Another dilemma is the centuries-old relationship between farmers and herders. Instead of reviving this ecologically sound set of interchanges between animals, crops, soil and humans, most development projects in the Sahel seem designed to further pit the two groups against each other.
French researchers in Niger found that a World Bank irrigation project was flooding lands that herders needed for dry season pastures. Bank officials were enthusiastic about getting water onto fields to grow rice. But if herders are driven from these pastures, they will again be forced to move towards the desert fringe where the same processes would be set in motion: overgrazing would threaten to turn fragile grasslands into the advancing Sahara Desert. Without dung from the grazing cattle the farmers will have to depend on commercial fertilizers which most won’t be able to afford. The headlong rush to put more land under the plough to produce high-yielding cereals — like past agricultural schemes — appears to neglect the Sahel’s finely interwoven social and ecological fabric.
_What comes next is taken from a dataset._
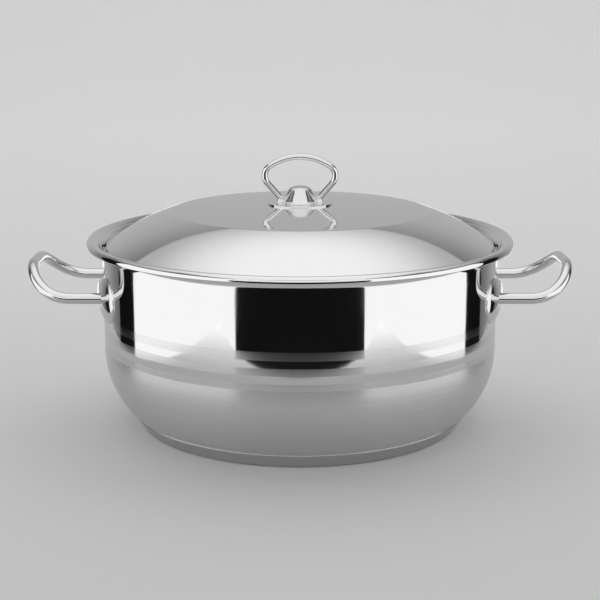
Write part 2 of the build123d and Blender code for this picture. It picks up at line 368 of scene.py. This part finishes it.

But the major problem facing the Sahel is the clash of interests between wealthier local elites and peasant farmers and small herders. Sahelian societies were traditionally divided into different classes. The French reinforced this tendency by leaving a thick layer of bureaucracy. These urban government officials now control most of the region’s wealth and power. As a result several major development projects are in danger of floundering.
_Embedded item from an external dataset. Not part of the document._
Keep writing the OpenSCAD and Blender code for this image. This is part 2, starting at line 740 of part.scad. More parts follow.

In Niger, for example, a US-sponsored grain project has fallen almost entirely into the hands of large landowners, merchants and government officials. It was this same set of landowners, merchants and government officials whose expansion of peanut production in the 1950s and 1960s triggered much of the suffering in the 1968-1974 drought.
Sound development policies for the Sahel require a cool rethinking of past failures to organize an ecologically sound approach to the region’s resources. Above all this means Sahelian farmers and herders must have greater say in working out mutually acceptable solutions. Unless that happens — and soon — current development schemes may pave the way to future disaster.